Top of Mind: Dennis Eckersley, Extended Version


Boston staff writer Jason Schwartz: What’s it been like filling in for Jerry Remy this season?

Dennis Eckersley: Early on, it was like, “Whoa!” It was more difficult than I thought, the thought of replacing somebody like Jerry. He’s an icon. The following that he has…. I know as a kid, if I was listening to the guys I listened to when I was little and then somebody would come in, I’d say, “Get him out of here!” Right? You just get so used to something. And he’s one of the best in the business, so it was hard. You can’t think about it, because you wouldn’t even want to do it.

JS: You haven’t done actual in-game announcements in a few years, right?

DE: Not in a long time.

JS: Was there a readjustment period?

DE: Yeah, sure. But it takes a long time to get good at that—you know, when to talk, the timing and the chemistry with the guy you’re with. It just takes time. …I think I got better—personally, because I don’t know, it’s harder if you teach yourself—I got better when I felt more comfortable. It took about four or five shots, and then I think it takes a couple of years.

JS: The thing everyone mentions is your unique vocabulary. Can you run through some of your sayings for me?

DE: Peter Gammons did a thing on it how I talk—it’s just sort of a collection of all of the stuff I heard over the years that kind of stayed, all this time. It circulates around. It’s not like I made it up. But you know, whether it’s the “cheese” or the “hair,” everybody has a different name for everything. Home runs, remember they were dingers, or whatever? I call it “bridge,” “go bridge.”
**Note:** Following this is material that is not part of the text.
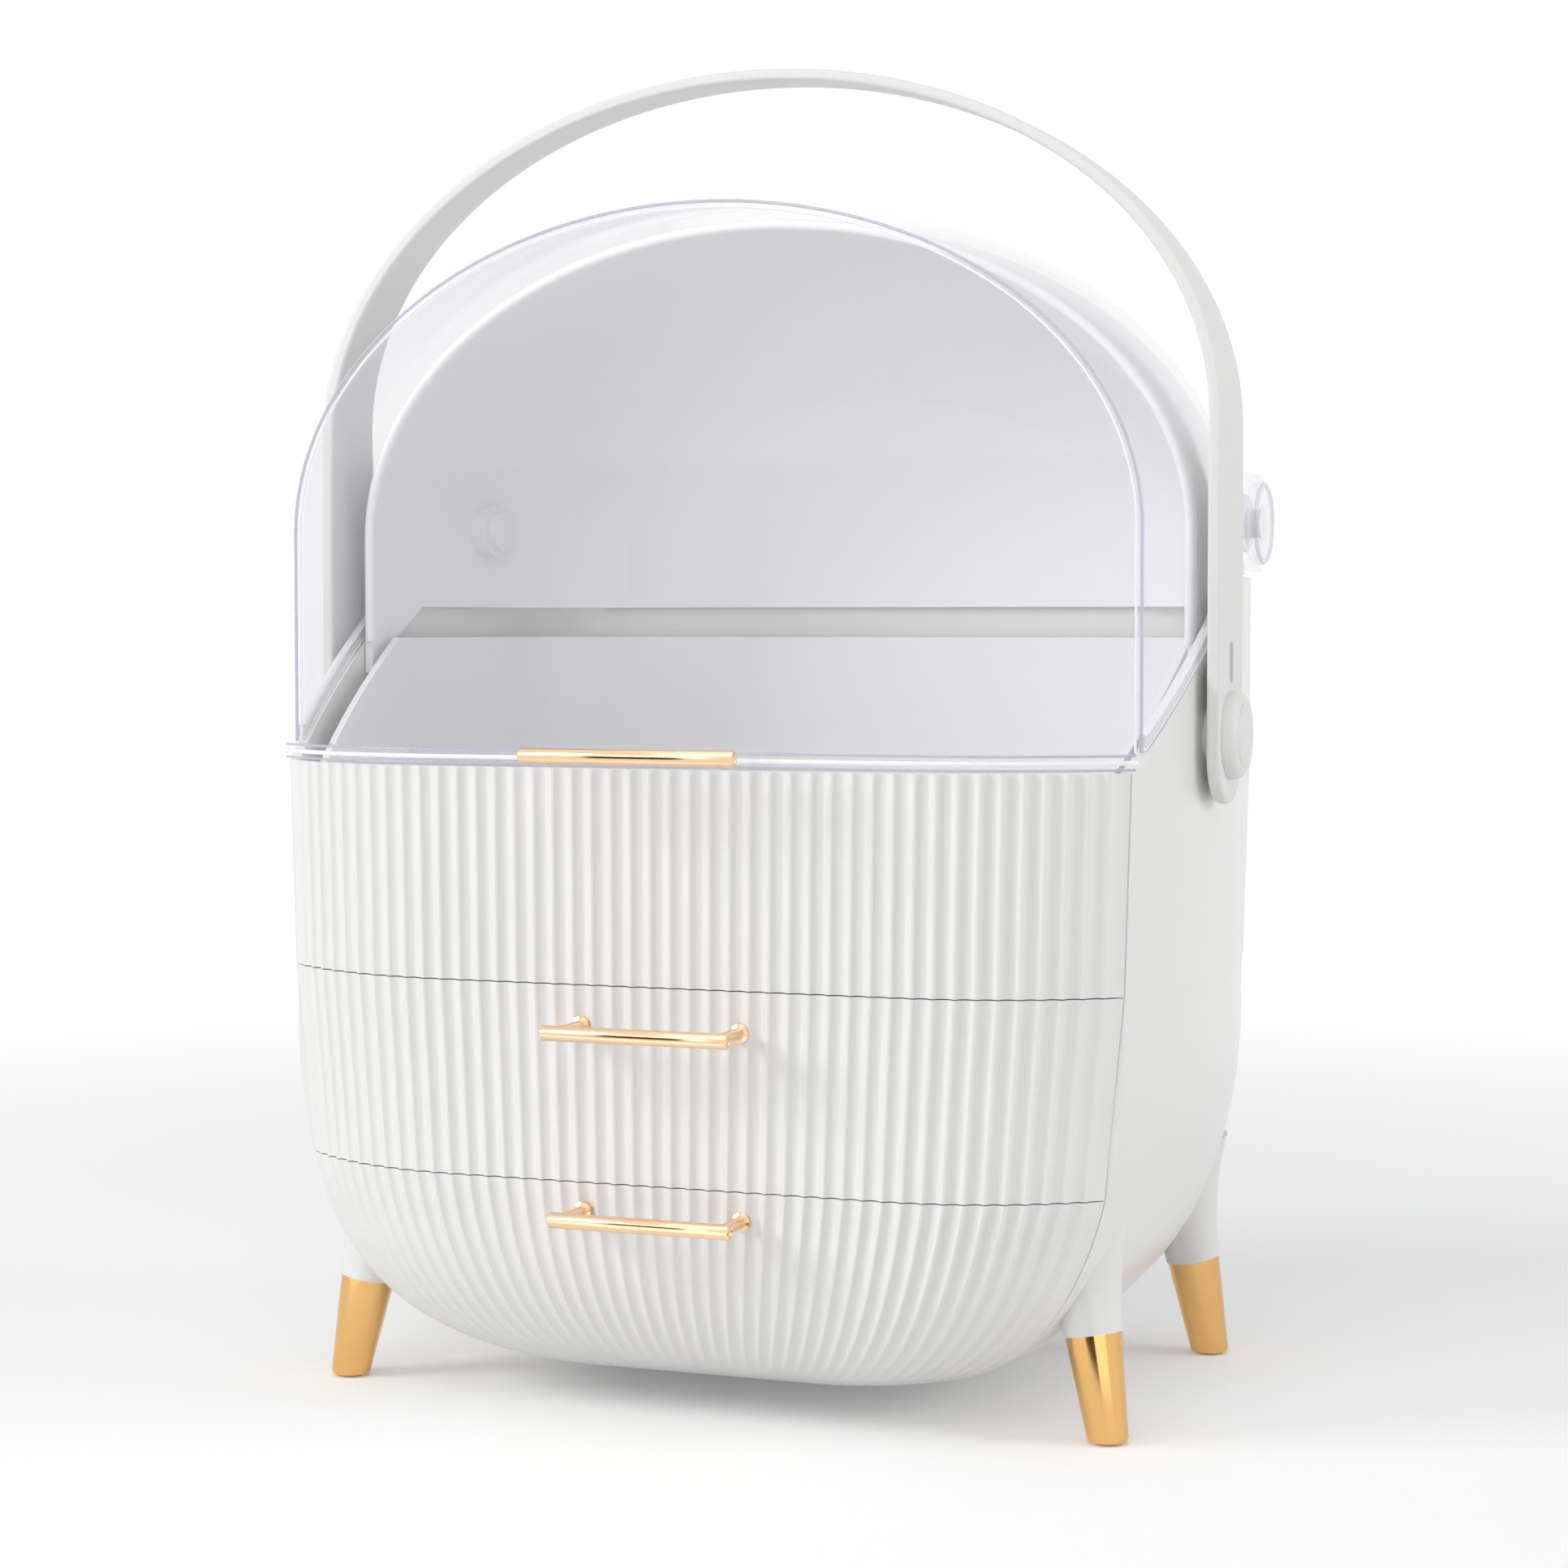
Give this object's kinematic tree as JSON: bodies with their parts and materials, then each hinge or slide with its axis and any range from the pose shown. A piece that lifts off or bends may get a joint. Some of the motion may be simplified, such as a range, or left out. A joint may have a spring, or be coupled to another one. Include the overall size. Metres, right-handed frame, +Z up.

JS: Where does that come from?

DE: You know, I don’t know. It just happens. The next thing you know, you repeat it and you don’t even know where you got it. That happens with a lot of things. I got most of my stuff from a guy named Pat Dobson, who recently passed away. Pat played for a long time. I played with him in Cleveland right before I came here, and so I got a lot of his stuff.

JS: Your Wikipedia page credits you as one of the few announcers willing to call a home run a “johnson” on the air.

DE: Well, “johnsons” can be anything. I don’t want to be associated with that, but it slips out sometimes. …That’s how all this stuff happens. You have to be free enough to do it. And it can’t be staged, because it comes from the way I talk.

JS: You can tell when you’re watching an announcer who’s totally preformulated the call in his head…

DE: It’s like ESPN, those guys who have their shticks.

JS: I was thinking of the Yankees guys with “Burn, baby, burn.”

DE: Yeah, yeah—”Ready, get set, let’s do it.”

JS: The term you do get credit for inventing is “walk-off.”

DE: And I don’t even want credit for that, because that gets associated with me literally.